● Work to do
Write out exactly the lines that run from the line containing "make_rod(rod_axis, nickel)" through the line containing "record = json.load(file)"; both end lines belong to the answer.

● Information shown

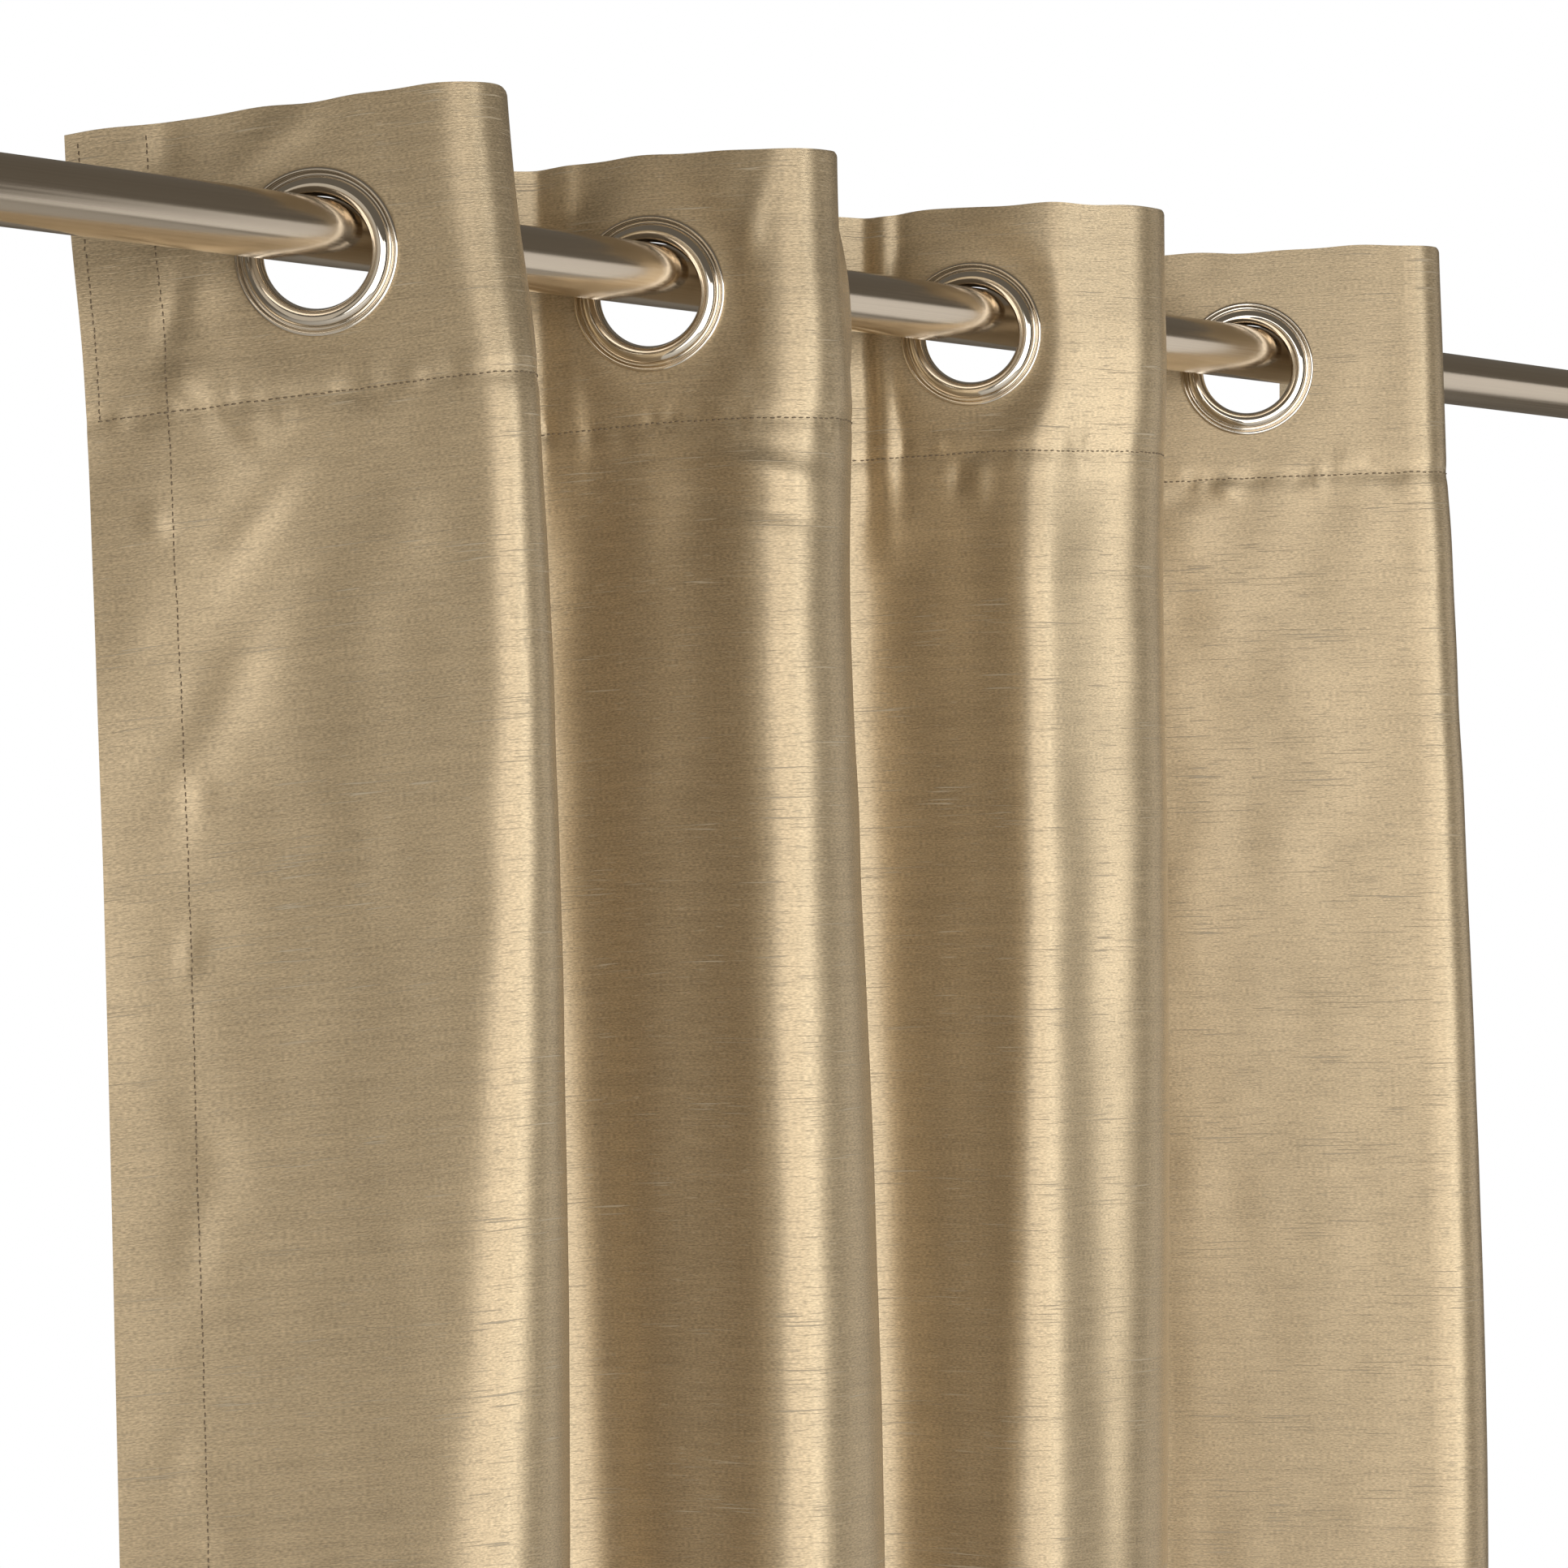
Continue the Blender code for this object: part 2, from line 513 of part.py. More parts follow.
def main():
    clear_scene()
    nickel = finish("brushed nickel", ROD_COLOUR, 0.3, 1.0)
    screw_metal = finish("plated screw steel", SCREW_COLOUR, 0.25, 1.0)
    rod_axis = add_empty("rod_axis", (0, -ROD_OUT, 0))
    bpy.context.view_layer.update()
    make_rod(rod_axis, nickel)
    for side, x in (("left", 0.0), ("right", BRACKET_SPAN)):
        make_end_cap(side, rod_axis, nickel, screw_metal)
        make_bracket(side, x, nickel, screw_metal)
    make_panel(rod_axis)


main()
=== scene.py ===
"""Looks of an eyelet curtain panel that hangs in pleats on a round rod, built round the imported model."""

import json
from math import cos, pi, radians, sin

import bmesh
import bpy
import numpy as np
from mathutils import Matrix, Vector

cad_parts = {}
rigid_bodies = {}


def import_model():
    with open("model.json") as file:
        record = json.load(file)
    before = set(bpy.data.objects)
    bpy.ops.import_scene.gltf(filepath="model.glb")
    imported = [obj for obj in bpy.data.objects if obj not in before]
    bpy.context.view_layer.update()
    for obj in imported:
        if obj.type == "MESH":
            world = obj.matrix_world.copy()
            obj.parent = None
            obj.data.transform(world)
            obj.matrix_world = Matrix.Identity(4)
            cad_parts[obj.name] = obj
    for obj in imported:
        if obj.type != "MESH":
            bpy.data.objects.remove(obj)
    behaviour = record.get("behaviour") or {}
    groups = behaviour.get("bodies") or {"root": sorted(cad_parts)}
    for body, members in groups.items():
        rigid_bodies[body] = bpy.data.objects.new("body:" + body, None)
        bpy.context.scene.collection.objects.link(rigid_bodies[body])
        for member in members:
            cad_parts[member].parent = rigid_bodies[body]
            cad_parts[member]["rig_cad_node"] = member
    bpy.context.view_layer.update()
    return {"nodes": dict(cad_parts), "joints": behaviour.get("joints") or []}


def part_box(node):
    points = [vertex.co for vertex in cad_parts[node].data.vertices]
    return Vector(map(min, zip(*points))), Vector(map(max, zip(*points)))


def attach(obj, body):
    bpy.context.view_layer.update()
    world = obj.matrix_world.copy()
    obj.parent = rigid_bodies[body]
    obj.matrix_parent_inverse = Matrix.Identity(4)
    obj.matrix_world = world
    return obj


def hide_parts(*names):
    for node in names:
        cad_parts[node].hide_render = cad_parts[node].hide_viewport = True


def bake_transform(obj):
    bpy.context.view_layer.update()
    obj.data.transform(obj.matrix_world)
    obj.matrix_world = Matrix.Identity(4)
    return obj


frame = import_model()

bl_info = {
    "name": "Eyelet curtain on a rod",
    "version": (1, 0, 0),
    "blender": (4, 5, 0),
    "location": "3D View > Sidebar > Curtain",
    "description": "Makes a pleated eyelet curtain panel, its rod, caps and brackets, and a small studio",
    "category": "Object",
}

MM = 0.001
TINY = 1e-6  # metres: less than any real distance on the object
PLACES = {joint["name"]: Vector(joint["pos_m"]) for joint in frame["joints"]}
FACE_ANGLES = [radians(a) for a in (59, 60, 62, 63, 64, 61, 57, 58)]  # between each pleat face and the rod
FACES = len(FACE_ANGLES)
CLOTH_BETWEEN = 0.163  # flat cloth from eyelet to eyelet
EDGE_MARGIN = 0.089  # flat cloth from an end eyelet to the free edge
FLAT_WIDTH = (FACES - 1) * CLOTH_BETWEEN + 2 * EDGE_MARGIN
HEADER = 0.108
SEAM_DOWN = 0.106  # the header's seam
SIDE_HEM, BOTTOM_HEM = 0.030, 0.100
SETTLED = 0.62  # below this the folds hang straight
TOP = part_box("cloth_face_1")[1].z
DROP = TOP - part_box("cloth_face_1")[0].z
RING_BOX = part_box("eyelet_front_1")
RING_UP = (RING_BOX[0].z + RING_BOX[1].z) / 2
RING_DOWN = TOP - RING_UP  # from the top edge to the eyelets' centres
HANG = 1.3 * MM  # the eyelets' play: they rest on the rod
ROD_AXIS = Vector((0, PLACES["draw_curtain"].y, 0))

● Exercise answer
    make_rod(rod_axis, nickel)
    for side, x in (("left", 0.0), ("right", BRACKET_SPAN)):
        make_end_cap(side, rod_axis, nickel, screw_metal)
        make_bracket(side, x, nickel, screw_metal)
    make_panel(rod_axis)


main()
=== scene.py ===
"""Looks of an eyelet curtain panel that hangs in pleats on a round rod, built round the imported model."""

import json
from math import cos, pi, radians, sin

import bmesh
import bpy
import numpy as np
from mathutils import Matrix, Vector

cad_parts = {}
rigid_bodies = {}


def import_model():
    with open("model.json") as file:
        record = json.load(file)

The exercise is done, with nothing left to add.